In 1900 he illustrated an edition of the Grimms’ tales
19
with 95 line drawings, and this was so successful that the 1909 revised edition increased his contribution to 40 colour plates and 62 line drawings. The forests in these pictures are pure Arts and Crafts renderings of the picturesque: he might have made his sketches at Glenlee.
20
Although he did not abandon the ‘pretty’ Victorian fairies with pointed toes and delicate filigreed wings, he often broke away from these stereotypes to show much darker, harsher woodland, filling his forests with both gnarled tees and gnarled gnomes and dwarves, with anguished, suffering heroines and with a general atmosphere of the uncanny, neither light nor sweet.

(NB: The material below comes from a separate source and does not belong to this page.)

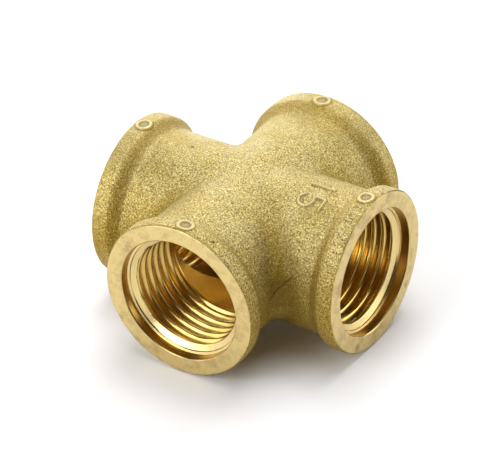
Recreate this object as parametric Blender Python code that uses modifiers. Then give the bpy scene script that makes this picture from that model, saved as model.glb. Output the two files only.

A second connection, though a more complicated and intellectual one, is that both fairy stories and woods like these have been made and developed by a rather similar process. We no longer know the true origins of the stories – we know they are a great deal older than 1812; we know, as I have discussed throughout the book, that in collecting and transcribing them, the Grimm brothers changed them. They changed them formally – from an oral to a written form; they changed them subconsciously in relation to their own lives and concerns; and they changed them further quite consciously and deliberately in order to ‘improve’ them for specific audiences. This process has continued ever since – one of my favourite examples is the young ‘feminist’ heroine in Disney’s 1991
Beauty and the Beast
who loves her Beast as much for his library as for the luxury of his castle.
21
Since 1812 we have come to want our magic more difficult to perform and more spectacular in its effects; we want our heroines more active and our heroes less military; we want justice to be gentler and morals and religion to be less overt. We import, as it were, fairy godmothers and insert them like exotic trees into the old stories. We weed out the unwanted tropes like birds pecking people’s eyes out or natural mothers ever being cruel. But we plant all these new details into the core of the old story – just as the Victorians planted New World giant firs, Himalayan rhododendrons and Japanese maples through their ancient woods. And when you add something brand new, something which does not belong naturally in the place you put it, you are doing some subtle magic and creating some very subtle effects.